* _Dataset_

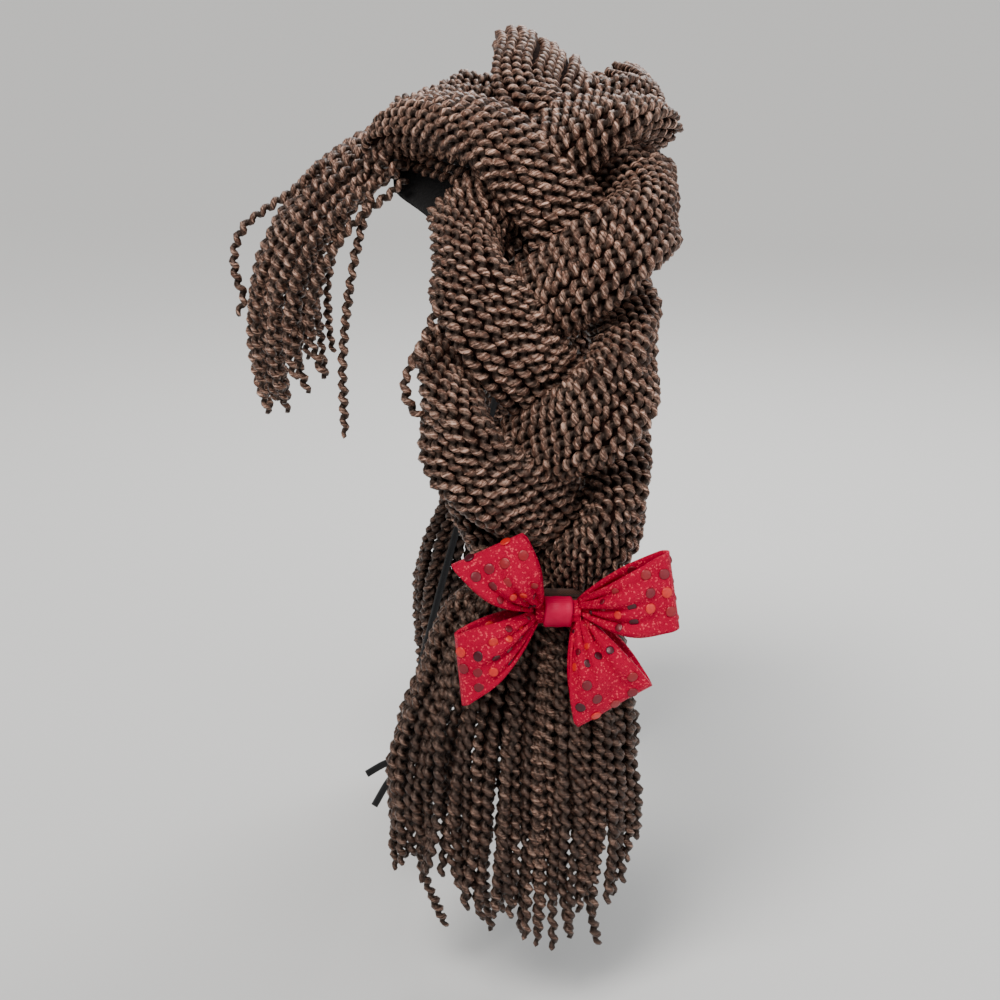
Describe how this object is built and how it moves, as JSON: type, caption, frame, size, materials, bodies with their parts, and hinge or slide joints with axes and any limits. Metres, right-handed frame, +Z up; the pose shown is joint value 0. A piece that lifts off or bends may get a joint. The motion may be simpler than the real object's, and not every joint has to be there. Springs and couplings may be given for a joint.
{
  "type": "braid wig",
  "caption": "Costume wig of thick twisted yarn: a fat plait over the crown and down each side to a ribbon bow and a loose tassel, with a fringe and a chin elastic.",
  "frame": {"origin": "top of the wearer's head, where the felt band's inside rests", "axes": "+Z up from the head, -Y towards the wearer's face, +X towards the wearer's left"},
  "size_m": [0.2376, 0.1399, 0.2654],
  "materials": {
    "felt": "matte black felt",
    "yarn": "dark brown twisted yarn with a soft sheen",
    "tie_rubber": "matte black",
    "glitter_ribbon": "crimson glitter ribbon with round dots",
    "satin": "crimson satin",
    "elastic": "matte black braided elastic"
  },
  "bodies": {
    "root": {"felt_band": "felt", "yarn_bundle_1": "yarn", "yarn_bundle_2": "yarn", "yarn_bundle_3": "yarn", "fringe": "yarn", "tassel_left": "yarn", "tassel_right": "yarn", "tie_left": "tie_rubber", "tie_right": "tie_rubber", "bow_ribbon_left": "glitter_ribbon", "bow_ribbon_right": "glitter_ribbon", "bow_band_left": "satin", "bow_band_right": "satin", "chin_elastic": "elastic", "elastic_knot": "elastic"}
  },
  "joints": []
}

--

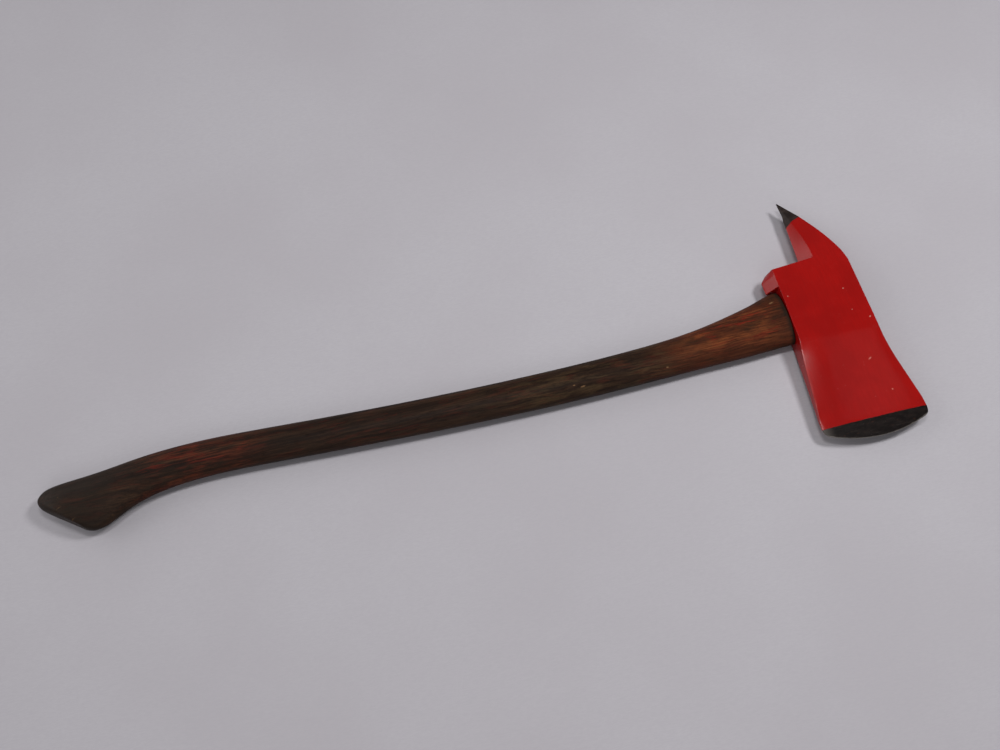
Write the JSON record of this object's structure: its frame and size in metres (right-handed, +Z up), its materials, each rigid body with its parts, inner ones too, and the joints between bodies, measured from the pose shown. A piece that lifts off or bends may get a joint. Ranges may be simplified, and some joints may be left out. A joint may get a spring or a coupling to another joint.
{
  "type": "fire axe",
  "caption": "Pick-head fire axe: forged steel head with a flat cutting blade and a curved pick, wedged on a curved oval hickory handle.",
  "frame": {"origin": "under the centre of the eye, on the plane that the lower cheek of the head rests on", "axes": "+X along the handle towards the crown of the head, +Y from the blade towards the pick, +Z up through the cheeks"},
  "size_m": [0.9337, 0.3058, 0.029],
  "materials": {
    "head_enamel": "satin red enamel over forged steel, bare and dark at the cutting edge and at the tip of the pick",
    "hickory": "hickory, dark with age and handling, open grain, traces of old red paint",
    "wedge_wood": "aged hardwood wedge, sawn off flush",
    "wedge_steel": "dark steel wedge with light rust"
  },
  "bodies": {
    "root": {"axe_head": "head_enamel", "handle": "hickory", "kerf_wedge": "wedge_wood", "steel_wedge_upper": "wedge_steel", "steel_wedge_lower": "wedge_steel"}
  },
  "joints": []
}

==

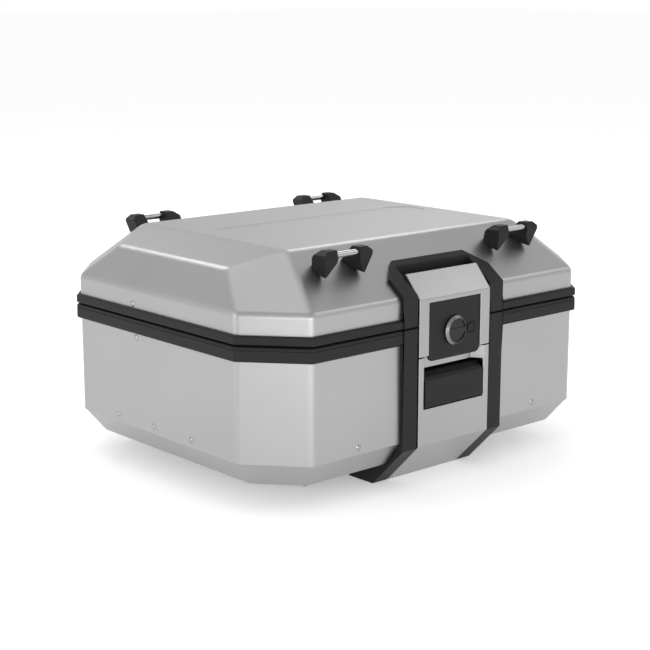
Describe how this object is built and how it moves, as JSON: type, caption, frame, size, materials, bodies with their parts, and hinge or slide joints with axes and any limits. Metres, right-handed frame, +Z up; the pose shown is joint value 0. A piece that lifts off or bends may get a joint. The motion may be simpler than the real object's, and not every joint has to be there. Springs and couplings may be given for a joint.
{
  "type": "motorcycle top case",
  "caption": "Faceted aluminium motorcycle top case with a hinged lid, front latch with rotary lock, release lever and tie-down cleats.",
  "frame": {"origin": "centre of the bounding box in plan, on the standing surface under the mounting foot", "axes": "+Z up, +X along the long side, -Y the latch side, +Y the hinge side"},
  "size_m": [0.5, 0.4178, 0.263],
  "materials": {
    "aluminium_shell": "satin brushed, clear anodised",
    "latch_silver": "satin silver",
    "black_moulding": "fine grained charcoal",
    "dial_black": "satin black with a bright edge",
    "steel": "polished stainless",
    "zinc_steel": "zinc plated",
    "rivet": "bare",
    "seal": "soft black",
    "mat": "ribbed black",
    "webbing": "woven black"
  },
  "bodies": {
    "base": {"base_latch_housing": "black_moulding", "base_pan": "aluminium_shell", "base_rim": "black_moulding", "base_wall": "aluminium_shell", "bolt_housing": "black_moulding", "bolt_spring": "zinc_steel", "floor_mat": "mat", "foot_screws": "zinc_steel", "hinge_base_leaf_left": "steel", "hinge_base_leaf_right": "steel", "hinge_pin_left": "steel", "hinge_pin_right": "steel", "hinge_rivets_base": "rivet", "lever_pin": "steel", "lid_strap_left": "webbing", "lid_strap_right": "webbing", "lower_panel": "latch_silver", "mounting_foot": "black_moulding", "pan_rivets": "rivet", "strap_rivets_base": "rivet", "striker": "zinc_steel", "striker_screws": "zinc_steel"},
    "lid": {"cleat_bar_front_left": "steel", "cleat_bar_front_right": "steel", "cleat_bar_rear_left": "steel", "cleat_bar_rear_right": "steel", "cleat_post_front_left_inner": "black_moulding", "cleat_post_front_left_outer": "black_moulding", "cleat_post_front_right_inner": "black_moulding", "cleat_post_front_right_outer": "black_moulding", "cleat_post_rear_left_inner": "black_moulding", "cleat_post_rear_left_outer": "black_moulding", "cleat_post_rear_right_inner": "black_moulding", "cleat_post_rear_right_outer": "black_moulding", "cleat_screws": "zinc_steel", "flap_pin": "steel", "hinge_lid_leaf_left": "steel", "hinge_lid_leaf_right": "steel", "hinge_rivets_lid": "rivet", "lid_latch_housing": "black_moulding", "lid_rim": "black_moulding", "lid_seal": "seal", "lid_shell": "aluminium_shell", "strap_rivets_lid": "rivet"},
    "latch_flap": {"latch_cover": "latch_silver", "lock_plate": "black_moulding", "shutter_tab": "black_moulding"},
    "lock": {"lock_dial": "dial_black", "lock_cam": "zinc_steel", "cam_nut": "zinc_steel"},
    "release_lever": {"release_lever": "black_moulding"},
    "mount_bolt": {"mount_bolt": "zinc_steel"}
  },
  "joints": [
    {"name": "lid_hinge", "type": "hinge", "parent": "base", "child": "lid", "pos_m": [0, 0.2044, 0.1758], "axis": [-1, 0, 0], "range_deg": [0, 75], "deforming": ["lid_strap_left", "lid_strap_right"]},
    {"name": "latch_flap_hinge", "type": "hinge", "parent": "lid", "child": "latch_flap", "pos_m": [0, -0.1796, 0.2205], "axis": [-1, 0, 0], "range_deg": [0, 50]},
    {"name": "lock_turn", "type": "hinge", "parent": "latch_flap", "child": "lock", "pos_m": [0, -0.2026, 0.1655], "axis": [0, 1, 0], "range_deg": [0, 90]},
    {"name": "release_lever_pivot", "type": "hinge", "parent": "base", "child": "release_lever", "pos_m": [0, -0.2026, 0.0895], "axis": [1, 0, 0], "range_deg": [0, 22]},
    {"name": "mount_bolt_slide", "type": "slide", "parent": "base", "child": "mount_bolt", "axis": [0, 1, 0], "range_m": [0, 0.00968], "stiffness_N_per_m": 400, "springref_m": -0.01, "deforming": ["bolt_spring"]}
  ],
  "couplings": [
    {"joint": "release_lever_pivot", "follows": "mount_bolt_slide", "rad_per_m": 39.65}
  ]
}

* _Exercise objective_
Gather each line in these records that contains the string "frame".

* _The result_
Describe how this object is built and how it moves, as JSON: type, caption, frame, size, materials, bodies with their parts, and hinge or slide joints with axes and any limits. Metres, right-handed frame, +Z up; the pose shown is joint value 0. A piece that lifts off or bends may get a joint. The motion may be simpler than the real object's, and not every joint has to be there. Springs and couplings may be given for a joint.
  "frame": {"origin": "top of the wearer's head, where the felt band's inside rests", "axes": "+Z up from the head, -Y towards the wearer's face, +X towards the wearer's left"},
Write the JSON record of this object's structure: its frame and size in metres (right-handed, +Z up), its materials, each rigid body with its parts, inner ones too, and the joints between bodies, measured from the pose shown. A piece that lifts off or bends may get a joint. Ranges may be simplified, and some joints may be left out. A joint may get a spring or a coupling to another joint.
  "frame": {"origin": "under the centre of the eye, on the plane that the lower cheek of the head rests on", "axes": "+X along the handle towards the crown of the head, +Y from the blade towards the pick, +Z up through the cheeks"},
Describe how this object is built and how it moves, as JSON: type, caption, frame, size, materials, bodies with their parts, and hinge or slide joints with axes and any limits. Metres, right-handed frame, +Z up; the pose shown is joint value 0. A piece that lifts off or bends may get a joint. The motion may be simpler than the real object's, and not every joint has to be there. Springs and couplings may be given for a joint.
  "frame": {"origin": "centre of the bounding box in plan, on the standing surface under the mounting foot", "axes": "+Z up, +X along the long side, -Y the latch side, +Y the hinge side"},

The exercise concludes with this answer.